Germany poised for national election battle
By Noah Barkin
BERLIN (Reuters) - Germany on Monday looked set for early elections after Chancellor Gerhard Schroeder called for a national vote in the autumn following a crushing regional poll defeat.
Schroeder announced his gamble two hours after voters in the large regional state of North Rhine-Westphalia (NRW) kicked his Social Democrats (SPD) out of government after 39 years.
"SPD calls to final battle," said top-selling newspaper Bild on Monday. "The chancellor is taking a big risk. But this taking the bull by the horns will probably spare the nation 18 months of political paralysis."
In a survey conducted by ARD television on Sunday night, 46 percent of respondents said they would vote for the conservative Christian Democrates (CDU) and 29 percent for the SPD.
The election call carries enormous risks for Schroeder, who has seen his personal ratings plunge as unemployment has surged to post-war highs.
Voters appeared to be punishing him for the fact that his painful welfare cutbacks have produced little or no visible gain.
Two years ago, Schroeder unveiled a package of labour market reforms known as "Agenda 2010" that sparked protests across the country. They include cuts in jobless benefits and stricter rules on means-testing for the long-term unemployed.
Schroeder hopes to convince Germans that the plans of the conservatives, who have largely supported his reforms, will be even more painful. He may also have headed off a left-wing revolt within his own party.
"It is a coup that is designed to mobilise the last reserves, discipline the party and distract from electoral loss. It is attack, poker for power, speculation on turbulence that could break out in the conservatives," said Sueddeutsche Zeitung. "Everything is placed on one card."
BID FOR EARLY ELECTION
Federal elections are held every four years for Germany's lower house, the Bundestag, with the next one due at the end of 2006. Early elections are possible only in exceptional circumstances and the final decision rests with the president, currently the conservative Horst Koehler.
Schroeder could seek a vote of confidence in the Bundestag as early as next month. Should he lose that vote -- which the government can try to lose deliberately -- Koehler would have 21 days to decide whether to dissolve parliament.

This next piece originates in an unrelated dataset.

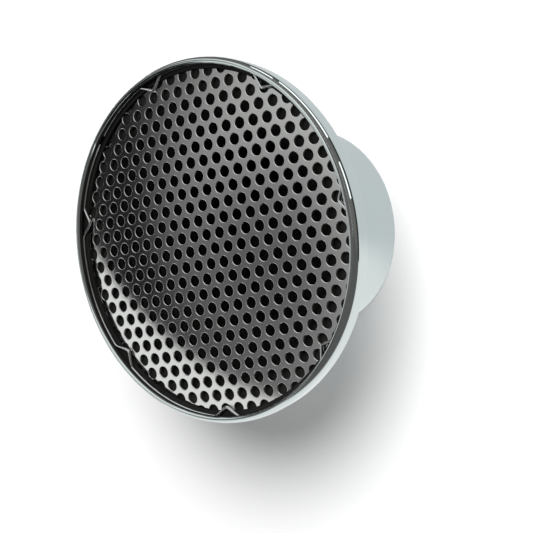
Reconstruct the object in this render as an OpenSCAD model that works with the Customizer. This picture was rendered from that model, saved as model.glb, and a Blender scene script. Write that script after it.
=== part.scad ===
// Velocity stack air cleaner: a one-piece chromed horn, a domed perforated screen laid in its mouth,
// and a kinked wire ring that snaps into a groove under the lip and holds the screen down.
// It stands on its neck. The origin is the centre of the neck's end, and +Z runs out of the mouth.

/* [Horn] */
// Widest outside diameter, over the rolled lip of the mouth
mouth_d = 103.2; // [98:0.1:110]
// Length from the end of the neck to the front of the lip
horn_len = 50.8; // [48:0.1:60]
// Half the width of the lip's nose, seen from the front
lip_half = 1.1; // [0.9:0.05:1.3]
// Height of the lip's nose, from its crest down to where the horn is widest
lip_rise = 2.6; // [1.8:0.1:3.6]
// Depth of the lip, from its front down to the roof of the ring groove
lip_depth = 1.35; // [1.2:0.05:1.7]
// Length of the rim band, from the front of the lip to the band's back face
rim_len = 7.6; // [7:0.1:9]
// How far the band leans in towards its back
rim_lean = 10; // [4:0.5:14]
// Rounding of the band's back edge
rim_round = 0.6; // [0.4:0.1:1.2]
// Outside diameter of the neck
neck_d = 58.7; // [56.5:0.1:64]
// Wall of the neck, whose bore slips over the mouth of the carburettor
neck_wall = 2.35; // [1.5:0.05:5]
// Straight length of the neck, below the flare
neck_len = 22.5; // [16:0.5:26]
// Rounding of the neck's outer edge
neck_round = 0.5; // [0.2:0.1:1]

/* [Screen] */
// How much smaller the screen is than the opening inside the lip, on the radius
screen_inset = 1.35; // [0.7:0.05:2]
// Thickness of the perforated sheet
screen_t = 1; // [0.7:0.1:1.3]
// Height of the dome, from the screen's edge to its middle
dome_rise = 2.75; // [1.5:0.05:3.2]
// Diameter of a perforation
hole_d = 3.175; // [2.6:0.025:3.6]
// Distance between the centres of neighbouring perforations
hole_pitch = 4.7625; // [4.4:0.0125:6]
// Where the nearest perforation lies from the middle of the disc, along the rows
pattern_x = 0.56; // [0:0.01:2.3]
// Where the nearest perforation lies from the middle of the disc, across the rows
pattern_y = 1.88; // [0:0.01:2]
// Gap round the screen in its recess
screen_gap = 0.3; // [0.15:0.05:0.5]
// How far the screen's edge lies below the floor of the ring groove
screen_drop = 0.25; // [0.15:0.05:0.6]
// Width of the ledge under the screen's edge
ledge_w = 1.8; // [1:0.1:2.5]

/* [Retaining ring] */
// Diameter of the spring wire
wire_d = 0.9; // [0.7:0.05:1.1]
// Gap that the wire keeps to the groove
ring_gap = 0.1; // [0.05:0.05:0.2]
// Radial depth of the groove, from the inside of the lip
groove_depth = 1; // [0.9:0.05:1.1]
// Height of the groove
groove_h = 1.5; // [1.3:0.05:1.7]
// Number of kinks that reach in over the screen
kink_count = 7; // [5:1:9]
// Angle between the first and the last kink, over the ring's open ends
open_angle = 60.6; // [50:0.1:80]
// Direction of the first kink
first_kink = 166.3; // [0:0.1:359]
// How far a kink reaches in from the ring
kink_depth = 2.8; // [2:0.1:3.4]
// Half the angle that a kink takes out of the ring
kink_half = 5.4; // [4.8:0.1:7]
// Bend of the wire at the tip of a kink
tip_bend = 0.9; // [0.7:0.05:1.2]
// Bend of the wire where a kink leaves the ring
base_bend = 1.6; // [1:0.1:2.2]
// Clear distance between the ring's two ends
end_gap = 3; // [1:0.5:12]

/* [Hidden] */

// Facets of a full turn, and steps of the rounds and of the bell
$fn = 144;
DOME_FN = 1800;
HOLE_FN = 24;
WIRE_FN = 24;
ROUND_STEPS = 12;
BELL_STEPS = 28;
// A perforation that would bite less than this share of its radius out of the edge is left out
EDGE_BITE = 0.2;
// How far a cutting body stands clear of what it cuts
MARGIN = 1;
// Play left under the screen's edge
SEAT_PLAY = 0.05;
// How far neighbouring stretches of the wire run into each other
WIRE_LAP = 0.05;
// How much thicker the wire is where it is bent
BEND_SWELL = 0.03;
CHROME = [0.82, 0.84, 0.85];
POLISHED = [0.7, 0.71, 0.72];
WIRE = [0.62, 0.62, 0.6];

// Radii of the horn
mouth_r = mouth_d / 2;
neck_r = neck_d / 2;
bore_r = neck_r - neck_wall;

// The lip's nose is part of an ellipse, from where the band touches it to the roof of the ring groove
lip_centre = [mouth_r - lip_half, horn_len - lip_rise];
lip_start = -atan(tan(rim_lean) * lip_rise / lip_half);
lip_end = 180 - asin(1 - lip_depth / lip_rise);

// The band touches the nose and the round of its own back edge. Places are given as [radius, height]
band_normal = [cos(rim_lean), -sin(rim_lean)];
band_reach = lip_centre * band_normal + norm([lip_half * cos(rim_lean), lip_rise * sin(rim_lean)]);
rim_back_z = horn_len - rim_len;
back_z = rim_back_z + rim_round;
back_centre = [(band_reach - rim_round + back_z * sin(rim_lean)) / cos(rim_lean), back_z];

// The groove under the lip, the recess of the screen and the ledge that carries it
lip_in_r = lip_centre.x + lip_half * cos(lip_end);
groove_r = lip_in_r + groove_depth;
groove_top = horn_len - lip_depth;
groove_floor = groove_top - groove_h;
screen_r = lip_in_r - screen_inset;
recess_r = screen_r + screen_gap;
screen_edge_z = groove_floor - screen_drop;
dome_top = screen_edge_z + dome_rise;
dome_r = (pow(screen_r, 2) + pow(dome_rise, 2)) / (2 * dome_rise);
ledge_z = screen_edge_z - screen_t - SEAT_PLAY;
ledge_r = recess_r - ledge_w;

// The ring's centre line, the thickness of its bends, and the middle of its open ends
ring_r = groove_r - ring_gap - wire_d / 2;
ring_z = groove_floor + ring_gap + wire_d / 2;
kink_pitch = (360 - open_angle) / (kink_count - 1);
last_kink = first_kink + (kink_count - 1) * kink_pitch;
open_middle = last_kink + open_angle / 2;
end_half = turned(end_gap / 2 + WIRE_LAP, ring_r);
bend_d = wire_d + BEND_SWELL;

// Centres of a kink's bends, with the kink turned to +X, and the heading of its lower arm
tip_centre = [ring_r - kink_depth + tip_bend, 0];
base_centre = (ring_r - base_bend) * [cos(kink_half), -sin(kink_half)];
arm_heading = cross_heading(base_centre, base_bend, tip_centre, tip_bend);
arm_side = [-sin(arm_heading), cos(arm_heading)];
arm_start = base_centre - base_bend * arm_side;
arm_end = tip_centre + tip_bend * arm_side;

// Angle that a length takes on a circle
function turned(length, radius) = length / radius * 180 / PI;

// Heading of the line that leaves one circle on its right and passes the other on its left
function cross_heading(c1, r1, c2, r2) =
    atan2(c2.y - c1.y, c2.x - c1.x) + asin((r1 + r2) / norm(c2 - c1));

// Points along part of an ellipse, from its centre and its two half axes
function oval(centre, half, from, to, steps) =
    [for (i = [0:steps])
        let (a = from + (to - from) * i / steps)
        centre + [half.x * cos(a), half.y * sin(a)]];

// Points along a circular arc
function arc(centre, radius, from, to, steps) = oval(centre, [radius, radius], from, to, steps);

// Points along a quarter ellipse that leaves the neck upright and ends level under the mouth
function bell(start, end, steps) =
    oval([end.x, start.y], [start.x - end.x, end.y - start.y], 0, 90, steps);

// Points of a list in reverse order
function reversed(points) = [for (i = [len(points) - 1:-1:0]) points[i]];

// Half section of the horn: up the outside, over the lip, through the groove and down the bell
function horn_section() = concat(
    [[bore_r, 0]],
    arc([neck_r - neck_round, neck_round], neck_round, -90, 0, ROUND_STEPS),
    bell([neck_r, neck_len], [back_centre.x, rim_back_z], BELL_STEPS),
    arc(back_centre, rim_round, -90, -rim_lean, ROUND_STEPS),
    oval(lip_centre, [lip_half, lip_rise], lip_start, lip_end, 2 * ROUND_STEPS),
    [
        [groove_r, groove_top],
        [groove_r, groove_floor],
        [recess_r, groove_floor],
        [recess_r, ledge_z]
    ],
    reversed(bell([bore_r, neck_len], [ledge_r, ledge_z], BELL_STEPS))
);

module horn() {
    color(CHROME)
    rotate_extrude()
    polygon(horn_section());
}

// The dome as a plain sheet, before it is perforated
module dome() {
    rotate_extrude()
    intersection() {
        translate([0, screen_edge_z - screen_t - MARGIN])
        square([screen_r, dome_rise + screen_t + 2 * MARGIN]);
        translate([0, dome_top - dome_r])
        difference() {
            circle(r = dome_r, $fn = DOME_FN);
            circle(r = dome_r - screen_t, $fn = DOME_FN);
        }
    }
}

// Staggered rows of holes over the whole disc, which the disc's edge cuts through
module perforations() {
    row_pitch = hole_pitch * sin(60);
    rows = ceil(screen_r / row_pitch) + 1;
    columns = ceil(screen_r / hole_pitch) + 1;
    reach = screen_r + hole_d / 2 * (1 - EDGE_BITE);
    for (row = [-rows:rows])
        for (column = [-columns:columns]) {
            x = pattern_x + hole_pitch * (column + abs(row % 2) / 2);
            y = pattern_y + row_pitch * row;
            if (norm([x, y]) < reach)
                translate([x, y])
                circle(d = hole_d, $fn = HOLE_FN);
        }
}

module screen() {
    cut_z = screen_edge_z - screen_t - MARGIN;
    color(POLISHED)
    difference() {
        dome();
        translate([0, 0, cut_z])
        linear_extrude(dome_top - cut_z + MARGIN)
        perforations();
    }
}

module wire_arc(centre, radius, from, to, thickness = wire_d) {
    lap = turned(WIRE_LAP, radius);
    translate([centre.x, centre.y, ring_z])
    rotate([0, 0, from - lap])
    rotate_extrude(angle = to - from + 2 * lap)
    translate([radius, 0])
    circle(d = thickness, $fn = WIRE_FN);
}

module wire_arm(from, to) {
    run = to - from;
    start = from - WIRE_LAP * run / norm(run);
    translate([start.x, start.y, ring_z])
    rotate([0, 90, atan2(run.y, run.x)])
    cylinder(d = wire_d, h = norm(run) + 2 * WIRE_LAP, $fn = WIRE_FN);
}

// A kink that reaches in from +X: a bend and an arm on either side of its tip
module kink() {
    for (side = [0, 1])
        mirror([0, side, 0]) {
            wire_arc(base_centre, base_bend, -kink_half, arm_heading - 90, bend_d);
            wire_arm(arm_start, arm_end);
        }
    wire_arc(tip_centre, tip_bend, 270 - arm_heading, arm_heading + 90, bend_d);
}

module retaining_ring() {
    color(WIRE) {
        for (k = [0:kink_count - 1])
            rotate([0, 0, first_kink + k * kink_pitch])
            kink();
        for (k = [0:kink_count - 2]) {
            turn = first_kink + k * kink_pitch;
            wire_arc([0, 0], ring_r, turn + kink_half, turn + kink_pitch - kink_half);
        }
        wire_arc([0, 0], ring_r, last_kink + kink_half, open_middle - end_half);
        wire_arc([0, 0], ring_r, open_middle + end_half, first_kink + 360 - kink_half);
    }
}

horn();
screen();
retaining_ring();
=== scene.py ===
"""The finish of a velocity stack air cleaner, laid out as an add-on.

A chromed horn stands on its neck. A domed perforated screen lies in its mouth, under a kinked wire ring.
Every piece is made in metres in the part's own frame: the origin is the centre of the neck's end.
"""

import math

import bpy
import numpy as np
from mathutils import Matrix, Vector


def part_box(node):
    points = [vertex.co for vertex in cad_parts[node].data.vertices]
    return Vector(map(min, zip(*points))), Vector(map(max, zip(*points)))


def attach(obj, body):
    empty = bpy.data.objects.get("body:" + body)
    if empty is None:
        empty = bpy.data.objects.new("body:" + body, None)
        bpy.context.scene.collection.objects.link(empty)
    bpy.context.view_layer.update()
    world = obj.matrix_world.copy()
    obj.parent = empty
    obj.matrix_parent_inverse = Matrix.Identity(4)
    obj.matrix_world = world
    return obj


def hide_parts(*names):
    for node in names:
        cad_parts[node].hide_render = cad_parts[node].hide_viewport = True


bl_info = {
    "name": "Velocity stack air cleaner",
    "version": (1, 0, 0),
    "blender": (4, 5, 0),
    "location": "View3D > Sidebar > Velocity stack",
    "description": "Makes a chromed intake horn with a perforated screen and a wire ring",
    "category": "Object",
}

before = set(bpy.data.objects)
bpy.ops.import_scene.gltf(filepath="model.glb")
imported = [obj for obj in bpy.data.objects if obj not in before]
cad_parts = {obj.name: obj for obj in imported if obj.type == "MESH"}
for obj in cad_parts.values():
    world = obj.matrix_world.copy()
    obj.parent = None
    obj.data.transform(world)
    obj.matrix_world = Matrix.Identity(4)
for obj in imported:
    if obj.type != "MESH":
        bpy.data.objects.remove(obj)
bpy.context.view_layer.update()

MM = 0.001
BODY = "root"
WHITE = "#FFFFFF"

# Sizes that follow from the solids
HORN_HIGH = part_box("horn")[1]
SCREEN_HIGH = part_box("screen")[1]
RING_LOW, RING_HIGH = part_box("retaining_ring")
MOUTH_RADIUS = HORN_HIGH.x
HORN_LENGTH = HORN_HIGH.z
SCREEN_RADIUS = SCREEN_HIGH.y
WIRE_THICKNESS = RING_HIGH.z - RING_LOW.z
RING_HEIGHT = (RING_HIGH.z + RING_LOW.z) / 2

# Where the camera of the photograph stood, what it was aimed at, and which way was up in the picture
CAMERA_PLACE = Vector((343.24, -12.02, 442.22)) * MM
CAMERA_AIM = Vector((-0.16, -9.37, 25.5)) * MM
CAMERA_UP = Vector((0.11815, 0.98881, -0.09107))
CAMERA_LENS = 125.43
SENSOR_WIDTH = 36.0
CAMERA_CLIP = (0.01, 50.0)

# The floor's half width, how much it glows, and the painted shade on the floor that shows through the neck's bore
FLOOR_HALF = 4.0
FLOOR_LIFT = 0.12
BORE_PAINTED_SHADE_RADIUS = 28 * MM
BORE_PAINTED_SHADE = "#161616"

# Where the main light shines to
SUN_WAY = Vector((-0.54, -0.565, -1.0))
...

There is a precedent for an early election. The Bundestag was dissolved early at the behest of Christian Democrat Chancellor Helmut Kohl, who wanted new elections in March 1983 to expand his parliamentary majority.
Schroeder's shock announcement came after voters in NRW dealt the SPD its worst defeat since his re-election in 2002.
Preliminary results put the conservative Christian Democrats at 44.8 percent, against 37.1 percent for the SPD -- enough to win control of a region Schroeder's party has ruled since 1966.
The CDU's likely coalition partners, the liberal Free Democrats, stood at 6.2 percent, giving the two parties an absolute majority.
Once an SPD stronghold dominated by the coal and steel industry, NRW has fallen on hard times.
Unemployment in the state, which borders on the Netherlands and Belgium and is home to a fifth of the population, recently pushed above the one million mark to a post-war high. Voters have blamed Schroeder's reforms for their woes.
The result strengthens the hand of CDU leader Angela Merkel, who stands a good chance of running against Schroeder in a bid to become Germany's first woman chancellor.
The prospect of early elections was expected to boost German stocks on Monday. Brokers said foreign investors would be drawn by the hope that a victory for the CDU could mean more far-reaching economic reforms.
Schroeder faces an uphill battle in the coming months as he tries to convince disaffected voters to return to the SPD camp.
The SPD has now seen its support decline in nine consecutive state elections. NRW was the last state ruled by a coalition of the SPD and the leftist-environmentalist Greens, leaving the federal coalition in Berlin as the last "Red-Green" alliance.